[Stated goal] Copy the data below exactly.

[Saved data entries]
++++

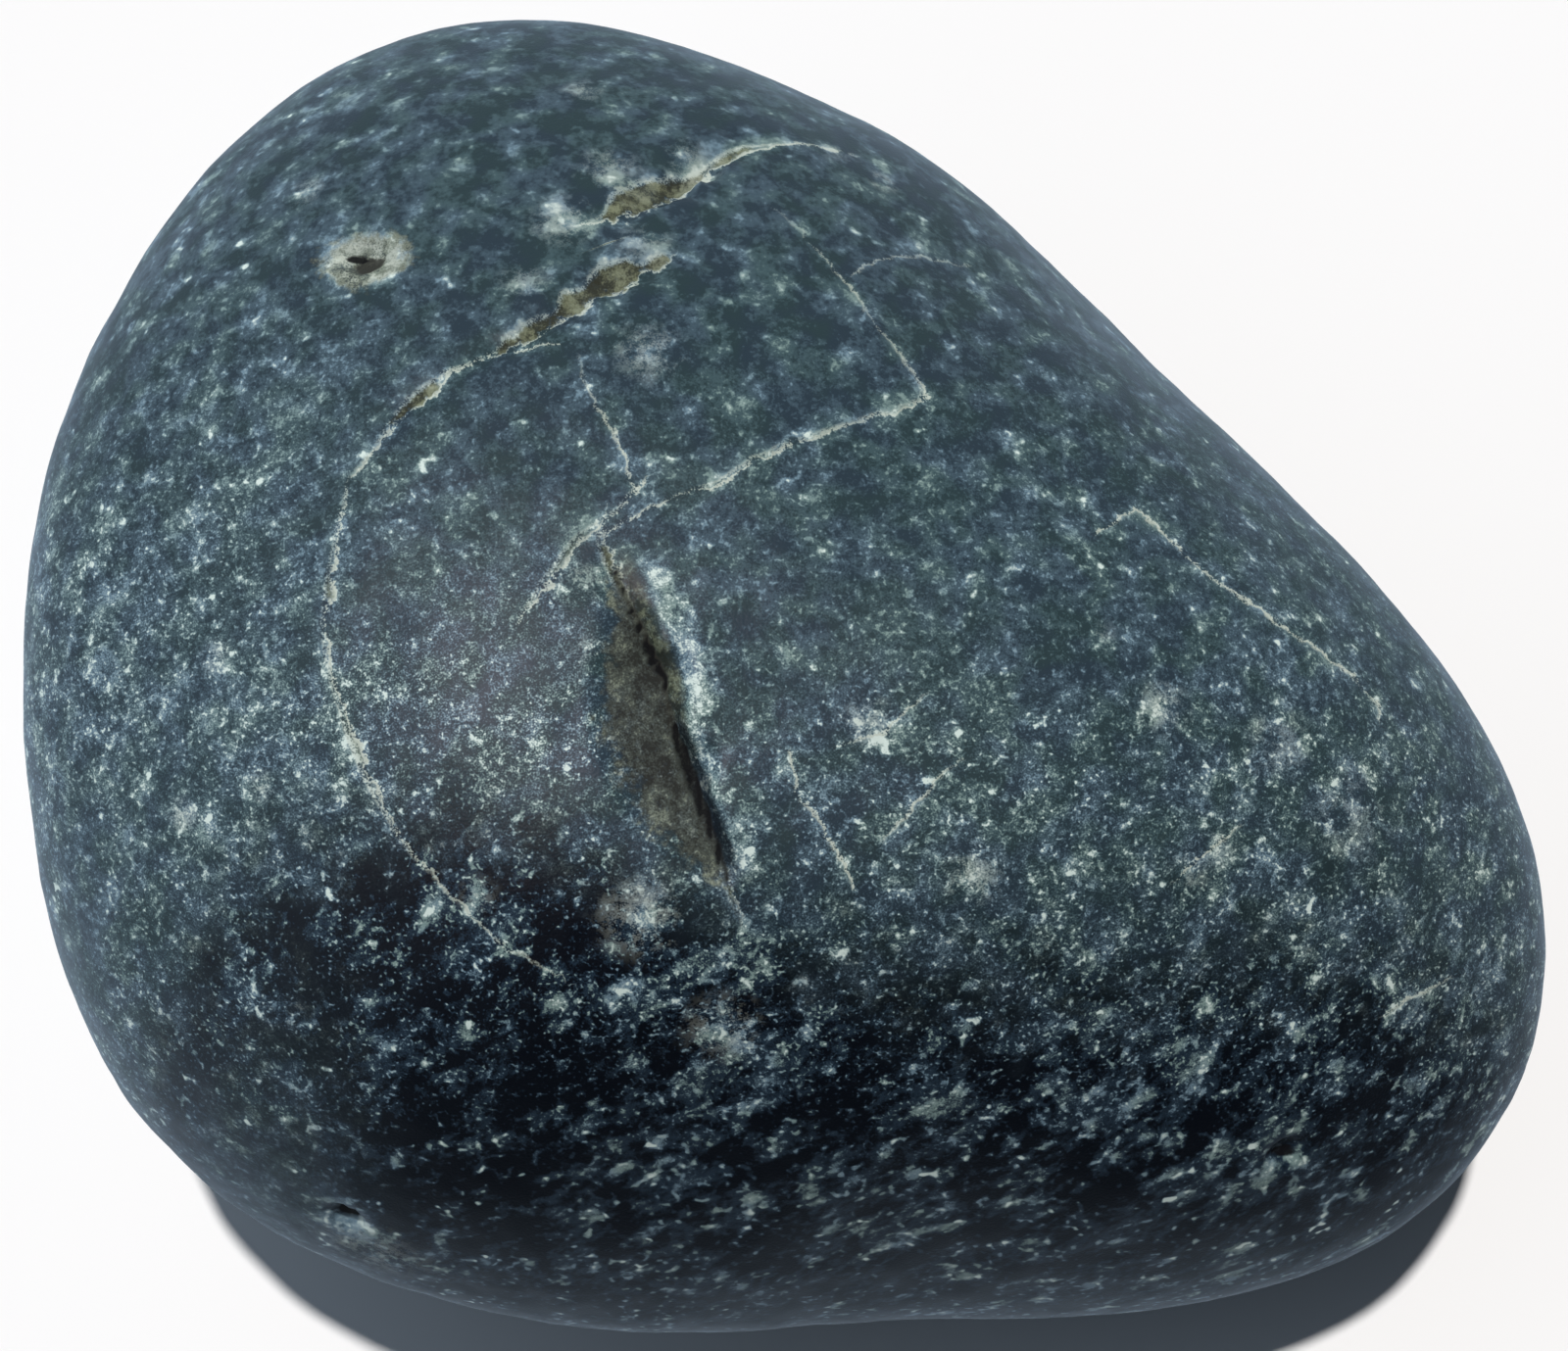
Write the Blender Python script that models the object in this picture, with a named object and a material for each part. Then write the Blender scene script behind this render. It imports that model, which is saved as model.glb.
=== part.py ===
"""A waterworn cobble of nephrite jade, one solid in metres with +Z up.

The cobble is a rounded triangle in plan. Its widest line, the girdle, runs round it at a height
that changes with the bearing. Above the girdle a domed crown leans in most steeply at the front
(-Y), where a broad worn face falls from a shoulder. Below it the underside rounds in to a small
worn flat, on which the cobble rests. The flat lies at z = 0, and the middle of the cobble's box
is on the Z axis. A gash, two open cracks and a few pits are sunk into the crown.
"""

from math import pi

import bmesh
import bpy
import numpy as np

MM = 0.001

# Plan outline at the girdle: distance from the stone's axis every 20 degrees, from +X towards +Y.
OUTLINE = MM * np.array((32.4, 26.2, 25.1, 25.8, 28.3, 32.1, 36.9, 38.1, 37.3,
                         37.2, 38.1, 38.9, 36.5, 33.8, 33.8, 37.6, 42.2, 40.4))

# Values every 45 degrees: right, back right, back, back left, left, front left, front, front right.
GIRDLE = MM * np.array((18.0, 13.0, 19.0, 20.0, 20.0, 14.0, 10.0, 12.0))  # height of the widest line
LEAN = np.array((0.12, 0.14, 0.10, 0.06, 0.06, 0.24, 0.36, 0.31))  # how far the crown draws in
SQUARENESS = np.array((2.9, 2.5, 2.5, 2.8, 3.1, 3.7, 4.6, 3.9))  # 2 is an ellipse, more is boxier
UNDER_SQUARENESS = 2.4
LEAN_START = 1.7  # how long the crown stays upright above the girdle before it leans in

HEIGHT = 38.5 * MM  # lowest to highest point before the flat is worn
FLAT_WEAR = 0.5 * MM  # what is worn off the lowest point to make the flat
APEX = MM * np.array((-10.0, 0.0))  # plan place of the highest point
DOME_RADII = MM * np.array((190.0, 80.0))  # the crown's own curve along X and along Y

# Low swells left by uneven wear: direction of the wave, radians across the stone, height, phase.
SWELLS = (
    ((0.8, 0.5, 0.3), 6.5, 0.15 * MM, 0.4),
    ((-0.4, 0.9, 0.2), 8.0, 0.12 * MM, 1.9),
    ((0.5, -0.6, 0.6), 10.5, 0.10 * MM, 3.1),
    ((0.9, 0.1, -0.5), 13.0, 0.08 * MM, 5.0),
)

# The gash: its valley in plan, with a long sloping facet towards -X and a short wall towards +X.
GASH_VALLEY = MM * np.array(((-7.8, 1.9), (-7.0, -0.1), (-6.2, -1.9), (-5.4, -3.8), (-5.1, -5.8),
                             (-4.5, -7.3), (-3.8, -8.9), (-3.0, -10.9), (-2.3, -12.8)))
GASH_DEPTH = 1.2 * MM
FACET_SHARES = (0.0, 0.12, 0.22, 0.30, 0.38, 0.65, 0.78, 0.88, 1.0)  # of the way along the valley
FACET_WIDTHS = MM * np.array((0.3, 0.7, 1.3, 2.5, 3.1, 3.1, 2.8, 1.9, 0.4))  # at those shares
WALL_WIDTH = 0.9 * MM  # width of the wall where the gash is widest, past what is left at its tips
WALL_TIP = 0.6 * MM  # width of the wall at the two tips
GASH_SKEW = 1.2  # above 1 the deepest place is nearer the front tip
GASH_FULLNESS = 0.8  # below 1 the gash stays fuller towards the tips
GASH_FADE = 1.5  # above 1 the depth fades sooner than the wall's width does
WALL_CURVE = 1.5  # above 1 the wall is steepest at the valley

# Open cracks across the back of the crown: route in plan, half width, depth.
CRACKS = (
    (MM * np.array(((-1.9, 22.5), (-4.6, 20.6), (-6.1, 19.3), (-7.4, 18.0))), 0.75 * MM, 0.7 * MM),
    (MM * np.array(((-4.9, 15.7), (-7.1, 14.6), (-8.8, 13.6), (-10.4, 12.4), (-12.1, 11.2),
                    (-13.8, 10.3))), 0.6 * MM, 0.55 * MM),
    (MM * np.array(((-15.0, 9.7), (-16.3, 8.5), (-17.4, 7.2))), 0.45 * MM, 0.3 * MM),
)

CRACK_ENDS = 0.02  # share of a crack's length over which its depth is cut off at each end
CRACK_FADE = 0.5  # below 1 a crack keeps its depth until close to its ends

# Pits: bearing and level in degrees (level 0 is the girdle, 90 the top), radius, depth.
PITS = (
    (139.7, 54.5, 1.0 * MM, 0.6 * MM),
    (232.6, 14.9, 0.9 * MM, 0.7 * MM),
    (313.9, 25.9, 0.8 * MM, 0.6 * MM),
)
PIT_EDGE = 4  # how square a pit's edge is: 2 is a round dish

COARSE_SPLITS = 5  # splits of the icosahedron that the whole cobble starts from
FINE_EDGE = 0.62 * MM  # longest edge where the relief is fine
FINE_REACH = 0.9 * MM  # how far past the relief the fine edges go
CRACK_SPREAD = 1.5  # a crack's relief reaches this many half widths from its route
PIT_SPREAD = 1.3  # a pit's relief reaches this many radii from its centre
FINE_PASSES = 3

JADE_COLOUR = (0.030, 0.052, 0.058, 1.0)
JADE_ROUGHNESS = 0.42


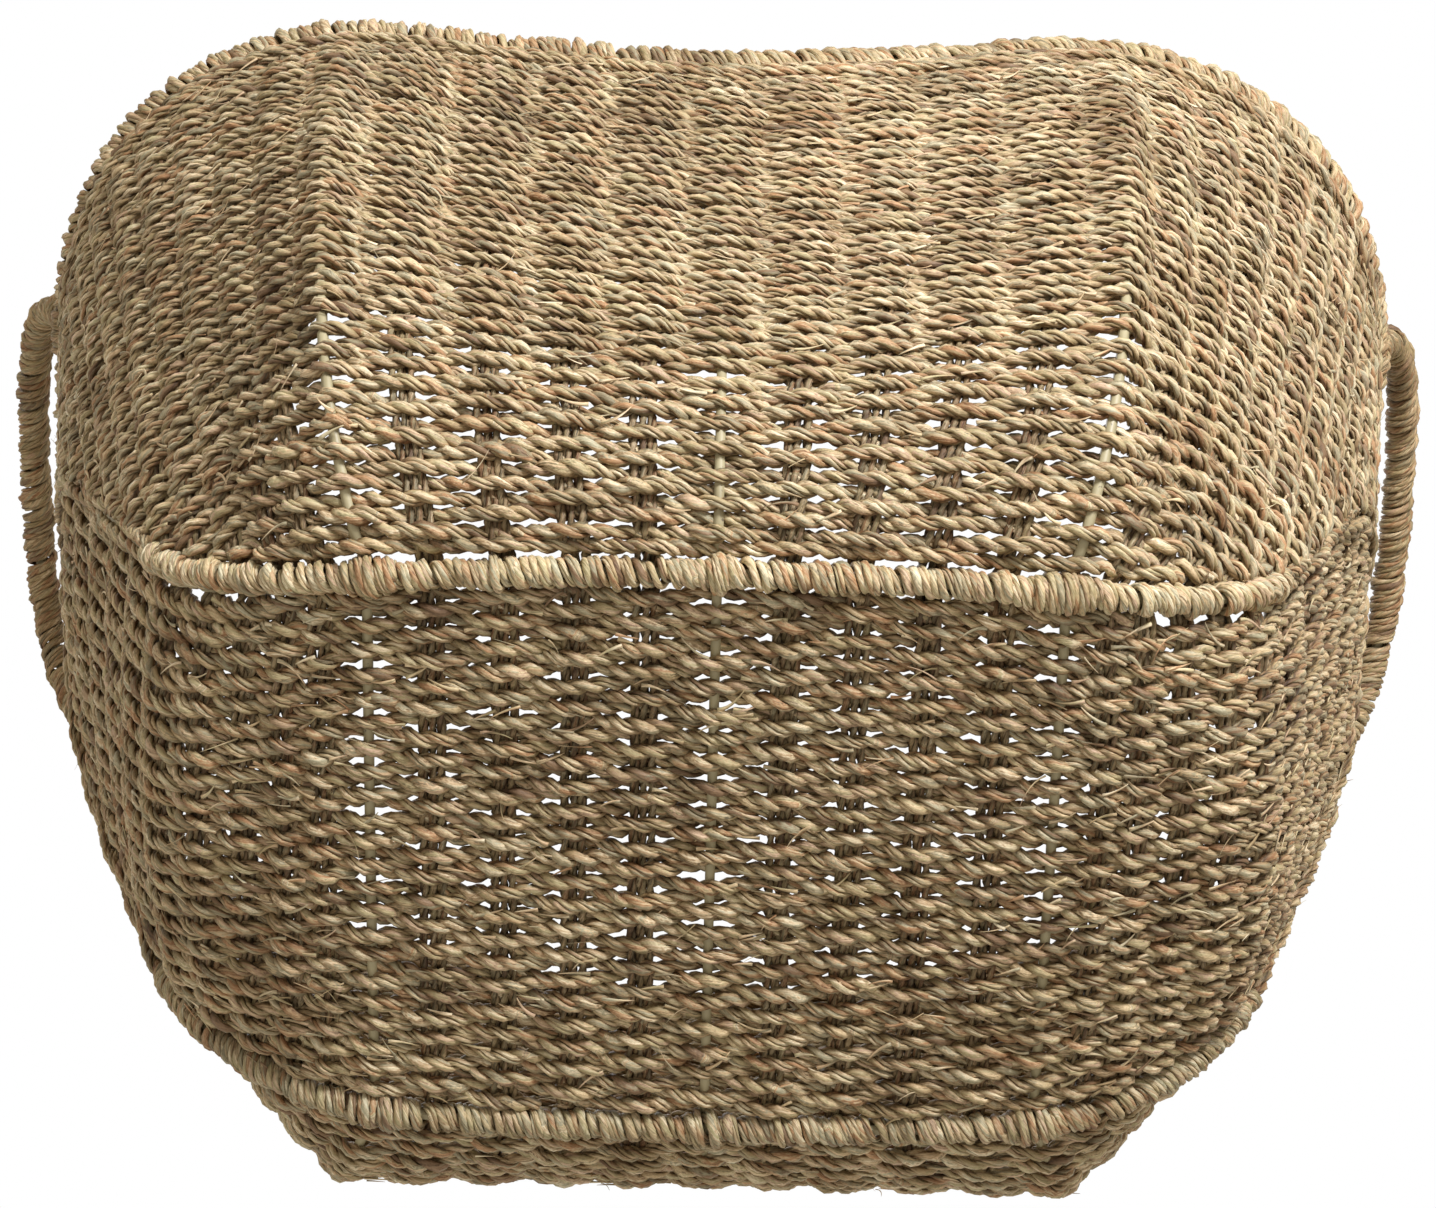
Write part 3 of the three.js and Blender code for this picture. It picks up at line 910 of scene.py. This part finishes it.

++++

[Task answer]
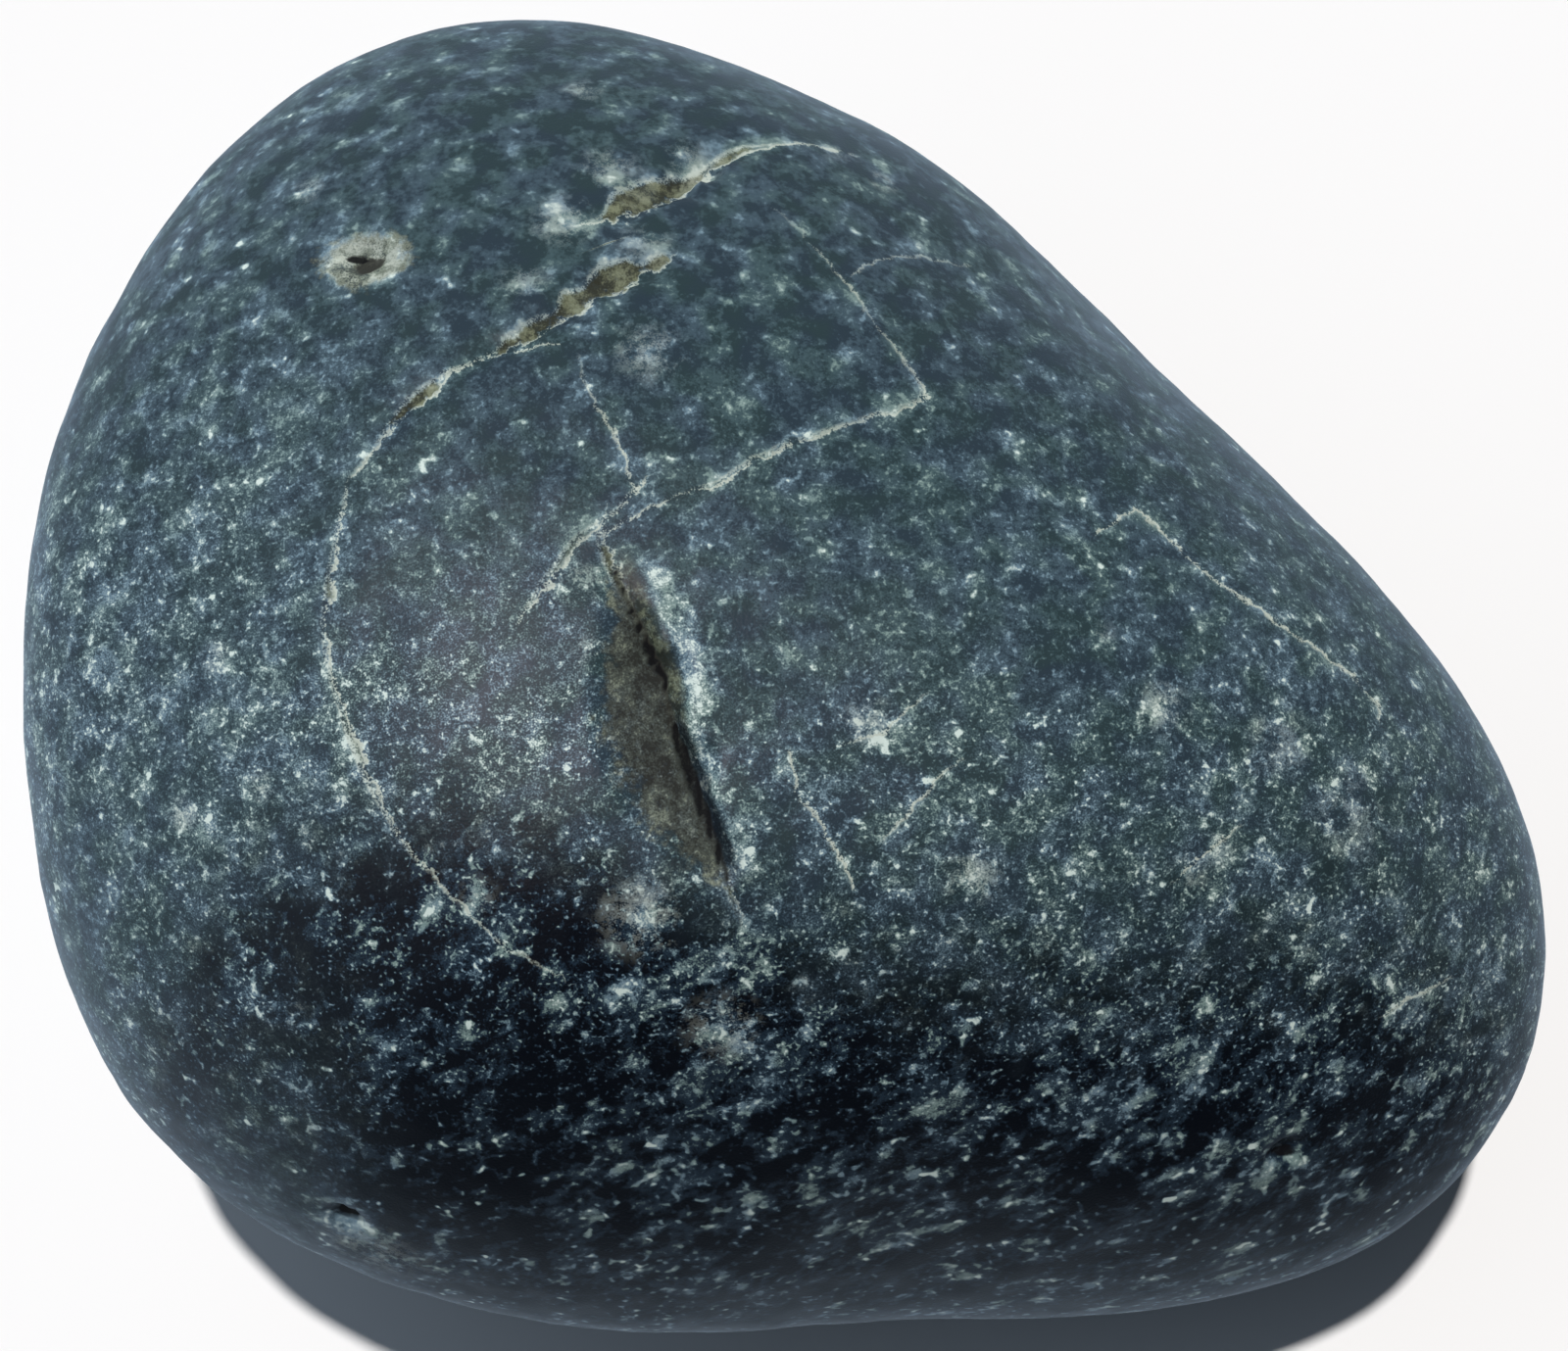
Write the Blender Python script that models the object in this picture, with a named object and a material for each part. Then write the Blender scene script behind this render. It imports that model, which is saved as model.glb.
=== part.py ===
"""A waterworn cobble of nephrite jade, one solid in metres with +Z up.

The cobble is a rounded triangle in plan. Its widest line, the girdle, runs round it at a height
that changes with the bearing. Above the girdle a domed crown leans in most steeply at the front
(-Y), where a broad worn face falls from a shoulder. Below it the underside rounds in to a small
worn flat, on which the cobble rests. The flat lies at z = 0, and the middle of the cobble's box
is on the Z axis. A gash, two open cracks and a few pits are sunk into the crown.
"""

from math import pi

import bmesh
import bpy
import numpy as np

MM = 0.001

# Plan outline at the girdle: distance from the stone's axis every 20 degrees, from +X towards +Y.
OUTLINE = MM * np.array((32.4, 26.2, 25.1, 25.8, 28.3, 32.1, 36.9, 38.1, 37.3,
                         37.2, 38.1, 38.9, 36.5, 33.8, 33.8, 37.6, 42.2, 40.4))

# Values every 45 degrees: right, back right, back, back left, left, front left, front, front right.
GIRDLE = MM * np.array((18.0, 13.0, 19.0, 20.0, 20.0, 14.0, 10.0, 12.0))  # height of the widest line
LEAN = np.array((0.12, 0.14, 0.10, 0.06, 0.06, 0.24, 0.36, 0.31))  # how far the crown draws in
SQUARENESS = np.array((2.9, 2.5, 2.5, 2.8, 3.1, 3.7, 4.6, 3.9))  # 2 is an ellipse, more is boxier
UNDER_SQUARENESS = 2.4
LEAN_START = 1.7  # how long the crown stays upright above the girdle before it leans in

HEIGHT = 38.5 * MM  # lowest to highest point before the flat is worn
FLAT_WEAR = 0.5 * MM  # what is worn off the lowest point to make the flat
APEX = MM * np.array((-10.0, 0.0))  # plan place of the highest point
DOME_RADII = MM * np.array((190.0, 80.0))  # the crown's own curve along X and along Y

# Low swells left by uneven wear: direction of the wave, radians across the stone, height, phase.
SWELLS = (
    ((0.8, 0.5, 0.3), 6.5, 0.15 * MM, 0.4),
    ((-0.4, 0.9, 0.2), 8.0, 0.12 * MM, 1.9),
    ((0.5, -0.6, 0.6), 10.5, 0.10 * MM, 3.1),
    ((0.9, 0.1, -0.5), 13.0, 0.08 * MM, 5.0),
)

# The gash: its valley in plan, with a long sloping facet towards -X and a short wall towards +X.
GASH_VALLEY = MM * np.array(((-7.8, 1.9), (-7.0, -0.1), (-6.2, -1.9), (-5.4, -3.8), (-5.1, -5.8),
                             (-4.5, -7.3), (-3.8, -8.9), (-3.0, -10.9), (-2.3, -12.8)))
GASH_DEPTH = 1.2 * MM
FACET_SHARES = (0.0, 0.12, 0.22, 0.30, 0.38, 0.65, 0.78, 0.88, 1.0)  # of the way along the valley
FACET_WIDTHS = MM * np.array((0.3, 0.7, 1.3, 2.5, 3.1, 3.1, 2.8, 1.9, 0.4))  # at those shares
WALL_WIDTH = 0.9 * MM  # width of the wall where the gash is widest, past what is left at its tips
WALL_TIP = 0.6 * MM  # width of the wall at the two tips
GASH_SKEW = 1.2  # above 1 the deepest place is nearer the front tip
GASH_FULLNESS = 0.8  # below 1 the gash stays fuller towards the tips
GASH_FADE = 1.5  # above 1 the depth fades sooner than the wall's width does
WALL_CURVE = 1.5  # above 1 the wall is steepest at the valley

# Open cracks across the back of the crown: route in plan, half width, depth.
CRACKS = (
    (MM * np.array(((-1.9, 22.5), (-4.6, 20.6), (-6.1, 19.3), (-7.4, 18.0))), 0.75 * MM, 0.7 * MM),
    (MM * np.array(((-4.9, 15.7), (-7.1, 14.6), (-8.8, 13.6), (-10.4, 12.4), (-12.1, 11.2),
                    (-13.8, 10.3))), 0.6 * MM, 0.55 * MM),
    (MM * np.array(((-15.0, 9.7), (-16.3, 8.5), (-17.4, 7.2))), 0.45 * MM, 0.3 * MM),
)

CRACK_ENDS = 0.02  # share of a crack's length over which its depth is cut off at each end
CRACK_FADE = 0.5  # below 1 a crack keeps its depth until close to its ends

# Pits: bearing and level in degrees (level 0 is the girdle, 90 the top), radius, depth.
PITS = (
    (139.7, 54.5, 1.0 * MM, 0.6 * MM),
    (232.6, 14.9, 0.9 * MM, 0.7 * MM),
    (313.9, 25.9, 0.8 * MM, 0.6 * MM),
)
PIT_EDGE = 4  # how square a pit's edge is: 2 is a round dish

COARSE_SPLITS = 5  # splits of the icosahedron that the whole cobble starts from
FINE_EDGE = 0.62 * MM  # longest edge where the relief is fine
FINE_REACH = 0.9 * MM  # how far past the relief the fine edges go
CRACK_SPREAD = 1.5  # a crack's relief reaches this many half widths from its route
PIT_SPREAD = 1.3  # a pit's relief reaches this many radii from its centre
FINE_PASSES = 3

JADE_COLOUR = (0.030, 0.052, 0.058, 1.0)
JADE_ROUGHNESS = 0.42


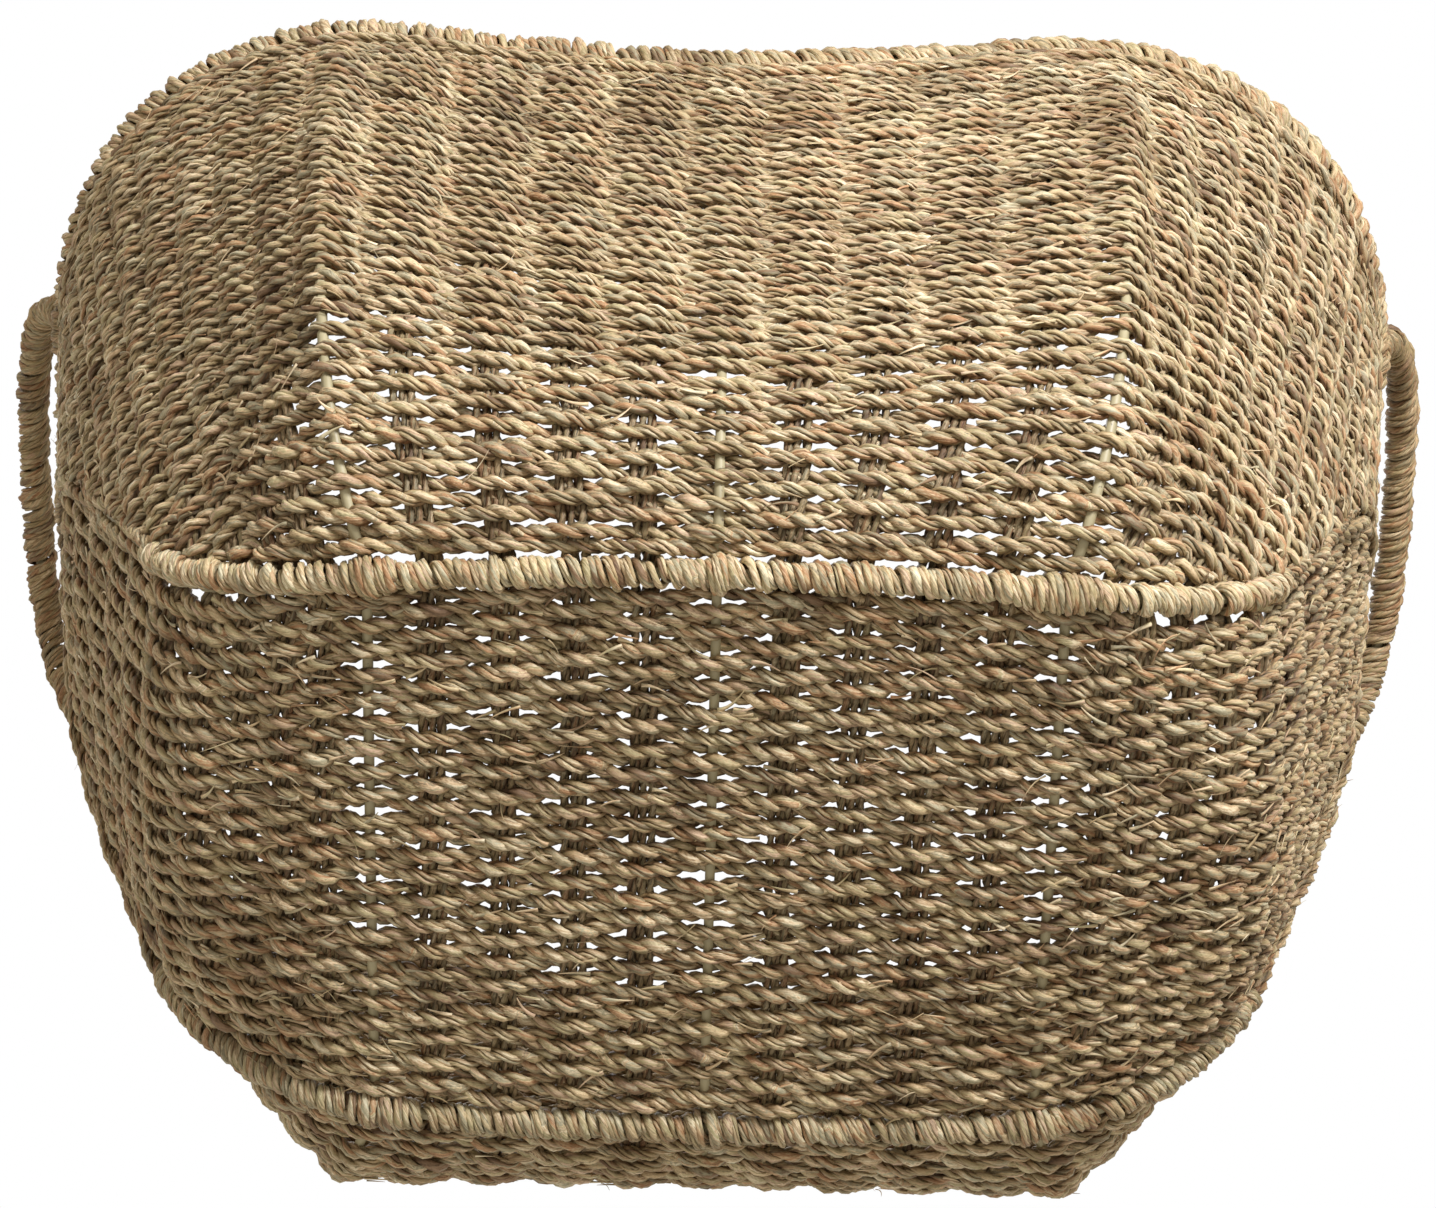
Write part 3 of the three.js and Blender code for this picture. It picks up at line 910 of scene.py. This part finishes it.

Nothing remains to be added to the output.